A new method for erasure decoding of convolutional codes
Julia Lieb, Raquel Pinto, Carlos Vela
TL;DR
This work introduces a generator-matrix-based erasure decoding method for convolutional codes, applicable even to catastrophic codes, and compares it with the traditional parity-check approach. It develops a formal link between column distances $d^c_j$ and the solvability of linear systems derived from the generator matrix, and defines complete $j$-MDP codes via the generator-matrix viewpoint, including a constructive existence result over large finite fields using powers of a primitive element.

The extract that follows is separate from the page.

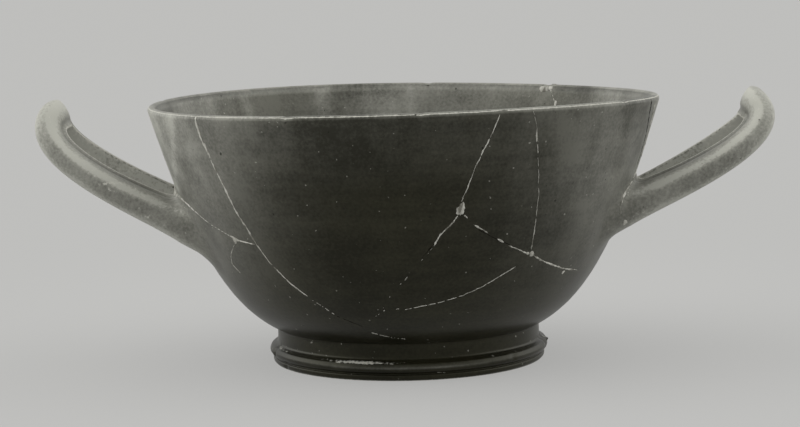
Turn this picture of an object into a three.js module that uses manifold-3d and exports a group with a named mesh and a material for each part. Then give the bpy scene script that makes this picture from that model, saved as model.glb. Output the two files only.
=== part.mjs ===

The analysis shows that for the regime $k<n-k$, the generator-matrix method offers better erasure-correction performance and guard-space efficiency, with explicit complexity comparisons ($O(((j+1)n-e)^{0.8}((j+1)k)^2)$ vs $O(((j+1)(n-k))^{0.8}e^2)$) and guard-space considerations. Overall, the paper broadens the toolkit for erasure decoding in streaming over erasure channels by leveraging generator matrices and expands the class of optimal codes via complete $j$-MDP constructions, with potential impact on reliable, low-latency communication.
Abstract
In this paper, we propose a new erasure decoding algorithm for convolutional codes using the generator matrix. This implies that our decoding method also applies to catastrophic convolutional codes in opposite to the classic approach using the parity-check matrix. We compare the performance of both decoding algorithms. Moreover, we enlarge the family of optimal convolutional codes (complete-MDP) based on the generator matrix.